Quelles sont les prochaines étapes pour Terralpha ?

Actuel­le­ment, nous sommes mobi­li­sés sur le déploie­ment de notre réseau avec l’ambition forte de fina­li­ser l’implantation de notre réseau dans 100 villes fran­çaises d’ici la fin 2023. Au-delà, nous avons aus­si voca­tion à étendre nos réseaux dans les pays euro­péens limi­trophes notam­ment la Bel­gique, le Luxem­bourg, la Suisse, l’Allemagne, l’Italie et l’Espagne, car nos rails ne s’arrêtent pas aux fron­tières natio­nales ! D’ailleurs, les opé­ra­teurs fer­ro­viaires euro­péens déploient éga­le­ment leurs réseaux de fibre optique. Il y a, en effet, du sens à déve­lop­per ces réseaux dans une logique de per­for­mance et de sou­ve­rai­ne­té européenne. 

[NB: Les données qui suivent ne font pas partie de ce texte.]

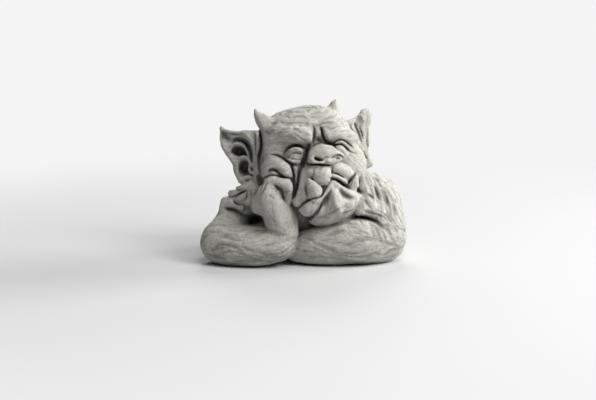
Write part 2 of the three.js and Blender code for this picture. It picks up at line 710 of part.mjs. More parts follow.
// The lofts, each with the shape of its socket
const WHITE_STONE = 0xbcbcb6;
const lofts = [
  { name: "right_eyeball", make: eyeball, group: headGroup },
  { name: "right_tusk", make: (grown) => spike(RIGHT_TUSK, grown), group: headGroup },
  { name: "left_tusk", make: (grown) => spike(LEFT_TUSK, grown), group: headGroup },
  { name: "right_horn", make: (grown) => spike(RIGHT_HORN, grown), group: headGroup },
  { name: "left_horn", make: (grown) => spike(LEFT_HORN, grown), group: headGroup },
  { name: "right_ear", make: ear, group: earGroup(-1, [-60, -8, 23], 38) },
  { name: "left_ear", make: ear, group: earGroup(1, [63, 2, 0], 24) },
];
statue.updateMatrixWorld(true);

// A geometry in a group as a solid in the statue's frame, and back again
function solidOf(geometry, group) {
  const placed = new THREE.BufferGeometry();
  placed.setAttribute("position", geometry.getAttribute("position").clone()).setIndex(geometry.index);
  placed.applyMatrix4(group.matrixWorld);
  const merged = mergeVertices(placed, 1e-4);
  const faces = new Uint32Array(merged.index.array);
  if (group.matrixWorld.determinant() < 0) {
    for (let i = 0; i < faces.length; i += 3) [faces[i + 1], faces[i + 2]] = [faces[i + 2], faces[i + 1]];
  }
  const { array } = merged.attributes.position;
  return new wasm.Manifold(new wasm.Mesh({ numProp: 3, vertProperties: array, triVerts: faces }));
}
function geometryOf(solid, group) {
  const { vertProperties, triVerts, numProp, numVert } = solid.getMesh();
  const places = Array.from({ length: 3 * numVert }, (_, i) =>
    vertProperties[Math.floor(i / 3) * numProp + (i % 3)]);
  const geometry = new THREE.BufferGeometry();
  geometry.setAttribute("position", new THREE.Float32BufferAttribute(places, 3));
  geometry.setIndex([...triVerts]);
  geometry.applyMatrix4(group.matrixWorld.clone().invert());
  geometry.computeVertexNormals();
  return geometry;
}

// Each mass is cut by the sockets, and by the masses before it where the seam between them is too crooked to
// keep them apart. Crumbs that a cut leaves are dropped.
const cutters = lofts.map(({ make, group }) => solidOf(make(SEAM_GAP), group));
for (const { name, make, group } of lofts) stone(name, make(), WHITE_STONE, group);
masses.forEach(({ name, colour }, m) => {
  const skin = new THREE.BufferGeometry().setFromPoints(corners(skins[m])).setIndex(skins[m].triangles.flat());
  const carved = cutters.reduce((solid, cutter) => solid.subtract(cutter), solidOf(skin, bodyGroup));
  const largest = carved.decompose().sort((p, q) => q.volume() - p.volume())[0];
  const group = m < body.length ? bodyGroup : headGroup;
  stone(name, geometryOf(largest, group), colour, group);
  cutters.push(largest);
});
const middle = new THREE.Box3().setFromObject(statue, true).getCenter(new THREE.Vector3());
statue.position.set(-middle.x, -middle.y, 0);

export default statue;
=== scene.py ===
"""A troll garden statue in weathered cast stone, modelled as clay is and then carved.

Masses such as the skull, a forearm or a lip are laid as clay on a lattice of points, which holds how far each
point is from a mass's skin. They melt into each other, folds are raised and lines are carved, and the lattice is
then skinned with one closed mesh for each mass. Sizes are in millimetres in the statue's own frame: +Z is up and
the troll looks towards -Y. Left and right are the troll's own.
"""

import logging
import math
from dataclasses import dataclass
from enum import Enum
from functools import partial
from typing import Callable, Iterable, Sequence

import bmesh
import bpy
import numpy as np
from mathutils import Matrix, Vector, noise


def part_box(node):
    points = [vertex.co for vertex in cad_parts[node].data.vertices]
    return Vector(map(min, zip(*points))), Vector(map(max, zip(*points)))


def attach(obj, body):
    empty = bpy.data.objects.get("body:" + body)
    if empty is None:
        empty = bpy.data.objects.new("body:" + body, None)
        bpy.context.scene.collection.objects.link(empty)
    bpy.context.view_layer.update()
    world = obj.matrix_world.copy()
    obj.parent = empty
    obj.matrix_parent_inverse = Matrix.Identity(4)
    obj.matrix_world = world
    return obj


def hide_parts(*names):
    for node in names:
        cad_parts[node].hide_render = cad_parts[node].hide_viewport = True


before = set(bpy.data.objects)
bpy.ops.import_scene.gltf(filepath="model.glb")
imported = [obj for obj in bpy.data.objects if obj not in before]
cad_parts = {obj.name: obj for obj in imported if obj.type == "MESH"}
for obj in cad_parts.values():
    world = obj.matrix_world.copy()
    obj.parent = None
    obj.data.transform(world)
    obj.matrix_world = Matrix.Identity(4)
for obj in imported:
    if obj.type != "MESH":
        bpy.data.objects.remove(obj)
log = logging.getLogger("troll_statue")

Point = tuple[float, float, float]
Path = Sequence[Sequence[float]]
Array = np.ndarray
Cut = tuple[float, float]  # width and depth of a line

MM = 0.001  # metres in a millimetre
FAR = 60.0  # a distance that stands for a point that no mass is near
STEPS = (1.0, 1.5)  # of the lattice, over the face and at most
REACH = 12.0  # how far round a mass its distance is worked out
TINY = 1e-6  # the least that anything is divided by
INSIDE = (0.02, 0.98)  # how near to its ends a line's taper runs, and a point of the skin to its cell's sides
BODY = "root"


# Frames and lattice


def turn_about(x: float, y: float, z: float) -> Array:
    """A turn by so many degrees about X, Y and Z."""
    about_x, about_y, about_z = (Matrix.Rotation(math.radians(angle), 3, axis) for angle, axis in zip((x, y, z), "XYZ"))
    return np.array(about_x @ about_y @ about_z)


@dataclass(frozen=True)
class Frame:
    """A place and turn that masses are written in, such as the head's.

    Attributes:
        place: the frame's origin in the statue.
        yaw: degrees about Z, towards the troll's left.
        tilt: degrees about Y, towards the fist.
        pitch: degrees about X, which lean the frame back.
    """

    place: Point = (0.0, 0.0, 0.0)
    yaw: float = 0.0
    tilt: float = 0.0
    pitch: float = 0.0

    @property
    def axes(self) -> Array:
        """The frame's axes as columns."""
        return turn_about(-self.pitch, -self.tilt, self.yaw)

    def to_statue(self, points: Array) -> Array:
        """Points of this frame in the statue's frame."""
        return np.asarray(points, float) @ self.axes.T + np.array(self.place)


STATUE = Frame()
HEAD = Frame(place=(3.0, -8.0, 146.0), yaw=18.0, tilt=10.5)


def window(axes: Sequence[Array], low: Iterable[float], high: Iterable[float]) -> tuple[slice, ...]:
    """The stretches of the axes that hold a box, with a point to spare.

    Args:
        axes: the places of a block's points along X, Y and Z.
        low, high: the box's corners.

    Returns:
        A slice of each axis.
    """
    return tuple(
        slice(max(0, int(np.searchsorted(axis, a)) - 1), min(len(axis), int(np.searchsorted(axis, b)) + 1))
        for axis, a, b in zip(axes, low, high)
    )


def is_empty(where: tuple[slice, ...]) -> bool:
    """True if a part of a block holds no points."""
    return min(s.stop - s.start for s in where) < 1


class Lattice:
    """A box of points, closest together over the face and wider apart towards the back.

    Attributes:
        axes: the places of the points along X, Y and Z.
        shape: how many points there are along each.
    """

    LOW: Point = (-146.0, -106.0, -7.0)
    HIGH: Point = (146.0, 106.0, 222.0)
    FINE_LOW: Point = (-62.0, -106.0, 76.0)
    FINE_HIGH: Point = (84.0, -38.0, 196.0)
    GROWTH = 1.03  # of each step over the one before it, outside the fine stretch

    def __init__(self, fine: float, coarse: float) -> None:
        """Places the points.

        Args:
            fine: the step over the face.
            coarse: the widest step.
        """
        self.axes = [
            self._stretch(low, start, end, high, fine, coarse)
            for low, start, end, high in zip(self.LOW, self.FINE_LOW, self.FINE_HIGH, self.HIGH)
        ]
        self.shape = tuple(len(axis) for axis in self.axes)

    def _stretch(self, low: float, start: float, end: float, high: float, fine: float, coarse: float) -> Array:
        """The places along one axis.

        Args:
            low, high: where it starts and ends.
            start, end: the stretch over the face.
            fine, coarse: the step there, and the widest.

        Returns:
            The places, from the lowest to the highest.
        """
        inner = list(np.arange(start, end + fine / 2, fine))
        for side, limit in ((-1, low), (1, high)):
            step = fine
            place = inner[0] if side < 0 else inner[-1]
            while side * (limit - place) > 0:
                step = min(coarse, step * self.GROWTH)
                place += side * step
                inner.insert(0 if side < 0 else len(inner), place)
        return np.array(inner, np.float32)


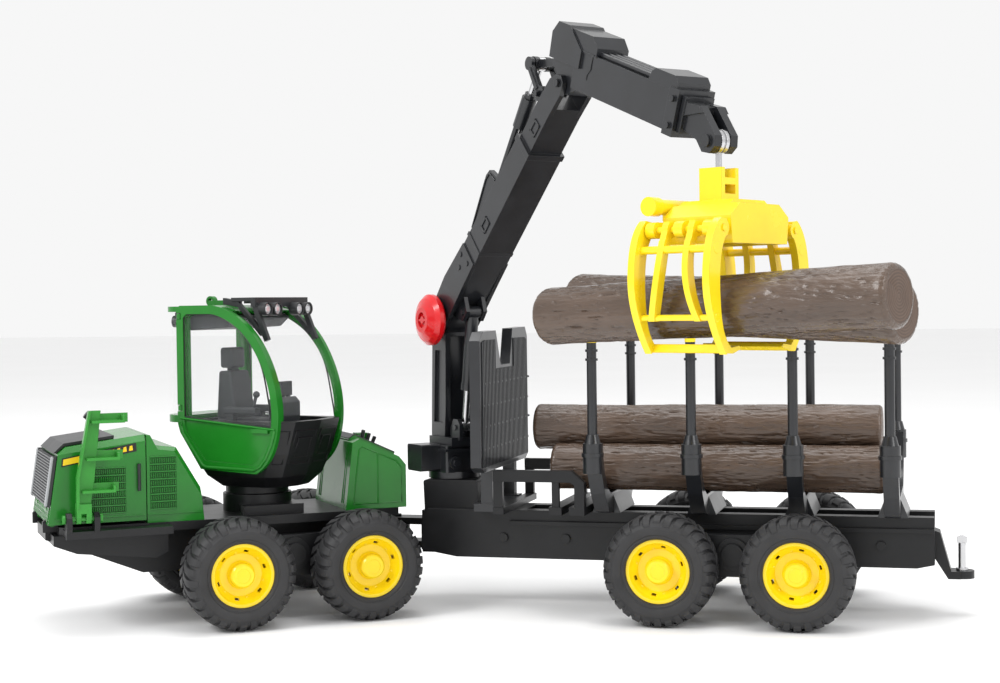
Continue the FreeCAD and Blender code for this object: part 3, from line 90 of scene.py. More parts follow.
# wheel radius, half the track and half the wheel spacing of a bogie
WHEEL_R, TRACK_HALF, BASE_HALF = 37.0, 72.5, 44.5
WAGON = upright(between_bogies("rear"), 0.0)
FRONT = upright(between_bogies("front"), heading("bogie_front_left_rock", -90))
CAB = upright(pivot("cab_slew"), math.radians(CAB_DEG))
crane_turn = heading("boom_lift", 90)
BOOM = pitched(pivot("boom_lift"), crane_turn, BOOM_DEG)
JIB = pitched(pivot("jib_fold"), crane_turn, JIB_DEG)
tip = pivot("tip_link_swing")
GRAPPLE = upright(tip, heading("held_logs_slide"), tip.z)


# ---- materials ----------------------------------------------------------------------
COAT_ROUGHNESS = 0.08
GLOSS_BELOW, GLOSS_ABOVE, GLOSS_LEAST = 0.05, 0.07, 0.02
GRAIN_RELIEF, BARK_RELIEF = 0.0004, 0.0009
EDGE_RADIUS, EDGE_SAMPLES = 0.00045, 3


def add_node(tree, kind, **inputs):
    """A node with its input values set; an underscore stands for a space in an input's name."""
    node = tree.nodes.new(kind)
    for name, value in inputs.items():
        node.inputs[name.replace("_", " ")].default_value = value
    return node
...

En paral­lèle, aujourd’hui, arrivent à Mar­seille plus de 10 câbles sous-marins en pro­ve­nance du Moyen-Orient, de l’Inde et de l’Afrique ce qui fait de cette ville le 9e hub euro­péen. Mar­seille est en quelque sorte le point d’atterrissage de cette « mar­chan­dise vir­tuelle » qu’est la don­née. Notre volon­té est aus­si de contri­buer au trans­port de ces datas vers tout le conti­nent et notam­ment vers l’Europe du Nord. 

L’arrivée du câble Ami­tié à Bor­deaux, un des rares câbles à joindre les États-Unis et l’Europe sans pas­ser par l’Irlande ou le Royaume-Uni, au moment même où Ter­ral­pha réduit la latence vers Paris avec un tra­jet dif­fé­ren­ciant, per­met de ren­for­cer la redon­dance et la rési­lience des réseaux en ces temps géo­po­li­tiques troublés.

Enfin, nous devons aus­si tra­vailler sur notre visi­bi­li­té afin de deve­nir un acteur recon­nu du pay­sage numé­rique euro­péen, de nouer des par­te­na­riats et de créer des syner­gies pour déployer ain­si toute la capa­ci­té de nos offres. 

Le mot de la fin ?

C’est pas­sion­nant d’assister à l’émergence d’un nou­veau métier au sein de la SNCF qui his­to­ri­que­ment assure le trans­port de fret, des per­sonnes et main­te­nant des don­nées ! La mobi­li­sa­tion des éner­gies et des com­pé­tences de cette belle mai­son per­met de dépla­cer des mon­tagnes, tout en res­tant très agile.